François Zimeray disse que as autoridades angolanas devem responder a várias questões, nomeadamente a necessidade de detenção do empresário se não havia risco de fuga, a existência de um processo após Carlos São Vicente ter sido alvo de investigação e declarado inocente e a confiscação dos seus bens antes do julgamento, entre outras “arbitrariedades” que não dignificam a imagem de Angola e afetam a sua atratividade para o investimento estrangeiro.
“A apropriação dos bens é ilegal e vai minar a imagem de Angola e a sua atratividade para os investidores e para quem queira trabalhar em Angola no futuro.
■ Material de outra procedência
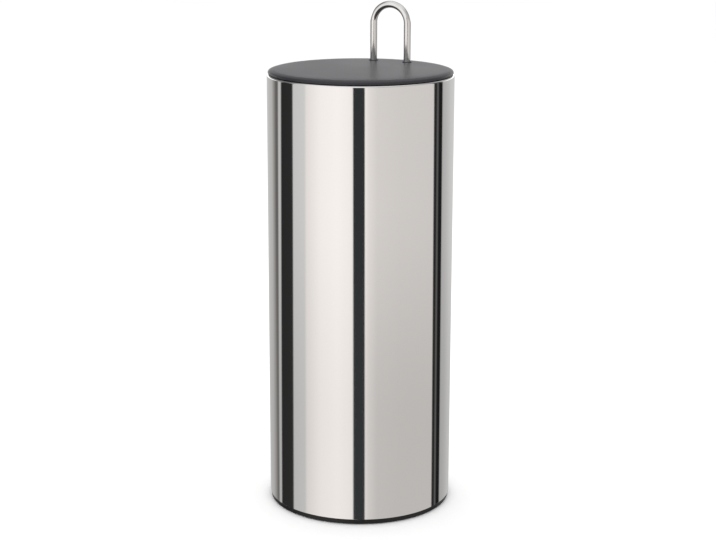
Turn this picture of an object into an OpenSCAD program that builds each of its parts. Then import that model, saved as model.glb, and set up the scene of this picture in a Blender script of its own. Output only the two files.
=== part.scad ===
// Free-standing canister for spare toilet rolls, in millimetres.
// A polished steel tube stands on a black base ring. Inside it a round platform holds
// the stack of rolls, at the foot of one bent wire whose loop is the handle. Lifting the
// loop brings out the platform, the rolls and the lid, and the lid slides up and down
// on the wire's two legs to let the rolls in and out.
// The origin is the centre of the base, on the surface that it stands on. +Z is up, and
// the wire stands at the back, on the +Y side.

/* [Tube] */
// Outside diameter of the steel tube
tube_d = 145; // [130:1:180]
// Height of the rolled rim above the floor
tube_top = 343; // [260:1:420]
// Thickness of the tube's sheet
tube_wall = 0.8; // [0.6:0.1:1]
// Radius of the rolled rim's bead
bead_r = 1.4; // [1.2:0.1:2]

/* [Floor pan] */
// Height of the pan's upper face above the floor
pan_z = 10; // [9:0.5:20]
// Thickness of the pan's sheet
pan_sheet = 0.8; // [0.6:0.1:1.2]
// Outer radius of the bend between the pan and its flange
pan_bend_r = 2.4; // [1.6:0.1:3]
// Radius of the circle that the pan's bead follows
pan_bead_at = 30; // [15:1:40]
// Radius of the bead's section
pan_bead_r = 3; // [2.4:0.1:4]
// Height of the bead above the pan
pan_bead_h = 1.2; // [0.6:0.1:1.6]

/* [Base ring] */
// Height of the black ring that shows below the steel
base_show = 4.5; // [3:0.1:6]
// How far the ring lies inside the tube's outer face
base_inset = 0.7; // [0:0.1:1]
// Radius of the ring's rounded lower edge
base_round_r = 1.2; // [0.8:0.1:2.4]
// Width of the ring from its outer face to its inner one
base_w = 8.3; // [7.5:0.1:14]
// Width of the upstand that the pan's flange is pressed on
upstand_w = 2.4; // [1.6:0.1:3]
// Height of the upstand
upstand_h = 3.4; // [2:0.1:3.6]
// Width of the rubber grip ring
grip_w = 3; // [2:0.1:3.4]
// Height of the grip ring
grip_h = 2; // [1.5:0.1:2.5]
// How far the grip ring stands below the base ring
grip_proud = 0.3; // [0.2:0.1:0.8]
// Distance of the grip ring's centre line from the tube's outer face
grip_inset = 5; // [4.4:0.1:6]
// Radius of the grip ring's lower edges
grip_round_r = 0.6; // [0.3:0.1:0.9]

/* [Wire] */
// Diameter of the wire
wire_d = 5.6; // [4:0.1:7]
// Distance between the centre lines of the two legs
leg_gap = 29.5; // [24:0.5:44]
// Distance of the legs' centre lines from the tube's outer face, at the back
wire_inset = 20; // [18.5:0.5:26.5]
// Height of the top of the loop above the lid
loop_rise = 47.7; // [40:0.1:80]
// Chamfer at the lower end of each leg
leg_chamfer = 0.6; // [0.2:0.1:1]
// Outer diameter of the stop collars on the legs
collar_d = 9.6; // [8.6:0.1:11]
// Height of the stop collars
collar_h = 8; // [4:0.5:14]
// Chamfer at both ends of a stop collar
collar_chamfer = 0.8; // [0.2:0.1:1]

/* [Platform] */
// Thickness of the platform's plate
plate_t = 2; // [1.6:0.1:3]
// Depth of the platform below its plate
skirt_h = 4.5; // [4.2:0.1:8]
// Height of the lip above the plate
lip_h = 3; // [1:0.1:6]
// Thickness of the lip
lip_t = 1.8; // [1.2:0.1:2.4]
// Thickness of the hoop below the plate, which holds the bumper
hoop_t = 3.5; // [2.8:0.1:5]
// Thickness of the ribs below the plate
rib_t = 1.6; // [1.2:0.1:2.4]
// Depth of the ribs below the plate
rib_h = 4; // [2:0.1:4.2]
// Number of straight ribs, and of vent slots between them
rib_count = 6; // [4:1:8]
// Radius of the dome that centres the lowest roll, where it meets the plate
dome_r = 17.5; // [14:0.5:19]
// Height of the dome
dome_h = 9; // [5:0.5:14]
// Thickness of the dome's shell
dome_t = 2; // [1.2:0.1:3]
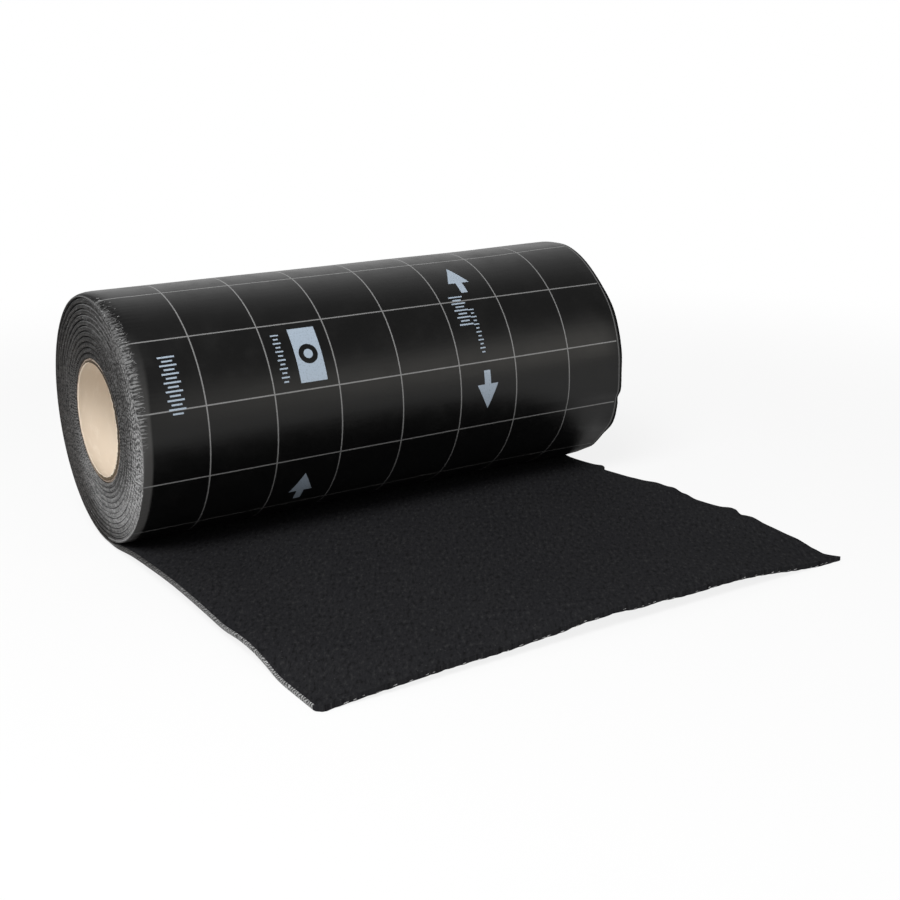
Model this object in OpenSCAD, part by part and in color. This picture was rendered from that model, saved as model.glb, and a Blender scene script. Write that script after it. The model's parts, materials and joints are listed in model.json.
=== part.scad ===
// Roll of flexible lead-free flashing: one long sheet wound on a cardboard core,
// with its free end unrolled over the floor in front of the roll.
// The roll's axis is along X, the free end points to -Y, and the floor is at z = 0.
// The origin is on the floor under the roll's axis, halfway along the roll.

/* [Sheet] */
// Width of the sheet, which is the length of the roll
sheet_w = 400; // [200:10:600]
// Thickness of the sheet
sheet_t = 3.5; // [3:0.1:5]
// Radius of the sheet's long edges on the film side, which is the outer side of the roll
film_edge_r = 2.8; // [0.5:0.1:2.9]

/* [Winding] */
// Number of turns on the core
turns = 13; // [4:1:30]
// Slack between one turn and the next
turn_slack = 0.1; // [0:0.05:0.4]
// Width of the groove between two turns on the ends of the roll
groove_w = 1.8; // [0.6:0.1:2.4]
// Depth of the groove between two turns on the ends of the roll
groove_d = 1.4; // [0.5:0.1:4]

/* [Free end] */
// Length of the free end, from under the roll's axis to its cut edge
tail_l = 325; // [120:1:800]
// Radius of the two corners of the free end
tail_corner_r = 7; // [1:0.5:30]

/* [Core] */
// Bore of the cardboard core
core_bore_d = 82; // [50:1:152]
// Wall of the cardboard core
core_wall = 3; // [2:0.5:12]
// Depth at which each end of the core lies inside the end of the roll
core_recess = 1; // [0.5:0.5:10]
// Radial clearance between the core and the innermost turn
core_fit = 0.2; // [0.1:0.05:0.5]

/* [Hidden] */
$fn = 96;
sheet_color = [0.15, 0.15, 0.16];
core_color = [0.82, 0.72, 0.58];
cut_margin = 1;
turn_pitch = sheet_t + turn_slack;
core_r = core_bore_d / 2 + core_wall;
winding_bore_r = core_r + core_fit;
roll_r = winding_bore_r + turns * turn_pitch;

// Inner radius of a turn, counted from 0 at the core
function turn_r(i) = winding_bore_r + i * turn_pitch;

// One end of the winding as (radius, height) points: each turn has a flat land
// between two sloping sides, so that a groove lies between it and the next turn
function end_outline(height) = [
    for (i = [0 : turns - 1]) each [
        [turn_r(i), height - groove_d],
        [turn_r(i) + groove_w / 2, height],
        [turn_r(i + 1) - groove_w / 2, height]
    ],
    [roll_r, height]
];

// The other end, from the outside in, so that the two ends make one closed outline
function mirrored_end(points) = [
    for (i = [len(points) - 1 : -1 : 0]) [points[i].x, -points[i].y]
];

// What is cut away outside a rounded corner with its centre at the origin
module corner_waste(r) {
    difference() {
        square(r + cut_margin);
        circle(r);
    }
}

// Half section of all the turns, with both rims of the outer turn rounded
module winding_section() {
    end = end_outline(sheet_w / 2);
    difference() {
        polygon(concat(end, mirrored_end(end)));
        for (side = [0, 1])
            mirror([0, side])
                translate([roll_r - film_edge_r, sheet_w / 2 - film_edge_r])
                    corner_waste(film_edge_r);
    }
}

// Section across the flat sheet: its film side is down, with both long edges rounded
module sheet_section() {
    difference() {
        translate([-sheet_w / 2, 0])
            square([sheet_w, sheet_t]);
        for (side = [0, 1])
            mirror([side, 0])
                translate([sheet_w / 2 - film_edge_r, film_edge_r])
                    mirror([0, 1])
                        corner_waste(film_edge_r);
    }
}

// The free end, flat on the floor, with its two corners rounded
module free_end() {
    difference() {
        rotate([90, 0, 0])
            linear_extrude(tail_l)
                sheet_section();
        for (side = [0, 1])
            mirror([side, 0, 0])
                translate([sheet_w / 2 - tail_corner_r, tail_corner_r - tail_l, -cut_margin])
                    mirror([0, 1, 0])
                        linear_extrude(sheet_t + 2 * cut_margin)
                            corner_waste(tail_corner_r);
    }
}

// The whole sheet: the turns on the core and the free end, in one piece
module flashing_roll() {
    color(sheet_color)
        union() {
            translate([0, 0, roll_r])
                rotate([0, 90, 0])
                    rotate_extrude()
                        winding_section();
            free_end();
        }
}

// The cardboard tube that the sheet is wound on
module core_tube() {
    color(core_color)
        translate([0, 0, roll_r])
            rotate([0, 90, 0])
                rotate_extrude()
                    translate([core_bore_d / 2, core_recess - sheet_w / 2])
                        square([core_wall, sheet_w - 2 * core_recess]);
}

flashing_roll();
core_tube();
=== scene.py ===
import json
import math
from functools import partialmethod

import bmesh
import bpy
import numpy as np
from mathutils import Matrix, Vector

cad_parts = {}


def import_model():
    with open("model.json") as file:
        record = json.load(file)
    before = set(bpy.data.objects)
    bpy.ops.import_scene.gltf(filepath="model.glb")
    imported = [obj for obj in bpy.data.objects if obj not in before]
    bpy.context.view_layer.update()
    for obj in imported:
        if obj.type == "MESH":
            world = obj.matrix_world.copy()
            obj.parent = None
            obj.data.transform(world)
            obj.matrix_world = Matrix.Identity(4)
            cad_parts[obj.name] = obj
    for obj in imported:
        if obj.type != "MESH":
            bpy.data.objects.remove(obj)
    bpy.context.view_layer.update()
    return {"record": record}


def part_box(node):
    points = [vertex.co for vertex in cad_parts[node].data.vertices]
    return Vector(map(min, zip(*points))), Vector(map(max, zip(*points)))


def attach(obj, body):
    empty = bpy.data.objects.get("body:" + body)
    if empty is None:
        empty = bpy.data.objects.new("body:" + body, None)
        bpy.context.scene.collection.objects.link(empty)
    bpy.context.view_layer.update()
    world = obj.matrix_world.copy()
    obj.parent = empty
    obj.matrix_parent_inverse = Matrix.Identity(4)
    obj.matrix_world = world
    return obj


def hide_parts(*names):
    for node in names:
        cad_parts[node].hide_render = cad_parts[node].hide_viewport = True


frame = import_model()

MM = 0.001

# ======== sizes, from the frame
SHEET_LOW, SHEET_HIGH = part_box("flashing_roll")
CORE_LOW, CORE_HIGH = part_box("core_tube")
MOUNTS = {mount["name"]: mount for mount in frame["record"]["mounts"]}
ROLL_R = (SHEET_HIGH.z - SHEET_LOW.z) / 2
HALF_W = SHEET_HIGH.x
TAIL_L = -SHEET_LOW.y
CORE_R = (CORE_HIGH.z - CORE_LOW.z) / 2
CORE_HALF = CORE_HIGH.x
BORE_R = MOUNTS["core_bore"]["dims"]["r_mm"] * MM

# ======== sizes of the sheet
SHEET_T = 3.5 * MM
TURNS = 13
CORE_FIT = 0.2 * MM
TURN_PITCH = (ROLL_R - CORE_R - CORE_FIT) / TURNS
SPIRAL_TURNS = TURNS - 1
STEP_ANGLE = math.radians(75)
MESH_SHORT, MESH_LONG = 3.7 * MM, 10.0 * MM


# ======== small helpers
WAVE_SPREAD = (0.6, 1.8)


def smooth(t):
    """0 to 1 with level ends."""
    t = np.clip(t, 0, 1)
    return t * t * (3 - 2 * t)


def blend(first, second, share):
    return first + (second - first) * share


def fade_out(distance, reach):
    """1 at no distance, 0 from reach on."""
    return 1 - smooth(np.asarray(distance) / reach)


def wander(seed, wavelength, count=7):
    """A smooth random curve, about -1 to 1, made of sine waves round one wavelength."""
    rng = np.random.default_rng(seed)
    rates = math.tau / (wavelength * rng.uniform(*WAVE_SPREAD, count))
    phases = rng.uniform(0, math.tau, count)
    return lambda x: sum(np.sin(np.asarray(x) * r + p) for r, p in zip(rates, phases)) / math.sqrt(count)


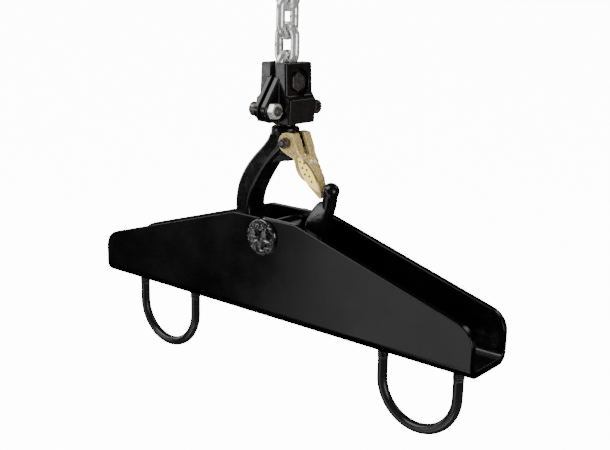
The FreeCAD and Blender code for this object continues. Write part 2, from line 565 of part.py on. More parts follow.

Vai ser nocivo para a imagem de Angola”, destacou, acrescentando que a comunidade internacional “vai estar vigilante” sobre o processo.
Julgamento em Luanda
O início do julgamento do empresário, dono da AAA Seguros, está marcado para o dia 26 de janeiro, na 3.ª Secção Criminal do Tribunal da Comarca de Luanda.
De acordo com a acusação, o empresário, que durante quase duas décadas teve o monopólio dos seguros e resseguros da petrolífera estatal angolana Sonangol, terá montado um esquema triangular, com empresas em Angola, Londres e Bermudas, que gerou perdas para o tesouro angolano, em termos fiscais, num montante acima dos mil milhões de euros.
As autoridades judiciais angolanas ordenaram a apreensão de bens e contas bancárias pertencentes ao empresário, tendo a Procuradoria-Geral da República de Angola pedido também o congelamento de contas bancárias e apreensão de bens de Irene Neto.
Confiscação de bens
Segundo relata a defesa num “site” dedicado ao caso, em 06 de outubro de 2020, Carlos São Vicente foi visitado na cadeia por dois procuradores do Serviço Nacional de Recuperação de Ativos, sem a presença dos seus advogados, tendo recusado entregar os seus bens.
Falam também sobre a confiscação de bens sem julgamento: “Muitos imóveis de Carlos São Vicente ou de sociedades suas foram apreendidos; pouco depois começaram a ser distribuídos, a título definitivo, mediante instruções da PGR, por vários ministérios e outros órgãos do Estado”, referem, sublinhando que esta distribuição, antes da realização de um julgamento “significa que já foi tomada a decisão de condenação”.
“O mesmo se passou com ações de uma sociedade pertencentes a Carlos São Vicente: após a sua apreensão, o depositário nomeado apressou-se a tornar público o destino definitivo dessas ações, assumindo que já pertenciam ao Estado”, acrescentam.
Lamentam ainda que parte dos imóveis apreendidos estejam ao abandono, nomeadamente a rede hoteleira constituída pelos hotéis IU e IKA, que “começou a definhar”.
“Os fornecedores deixaram de ser pagos, as unidades hoteleiras deixaram de prestar os serviços normais, levando a que muitas delas tivessem encerrado e outras continuado a trabalhar somente em serviços mínimos, com avultadas perdas de exploração. Muitos das centenas de trabalhadores dessa rede hoteleira já não eram pagos e perderam o emprego, deixando muitas famílias na miséria”, dizem os advogados no site.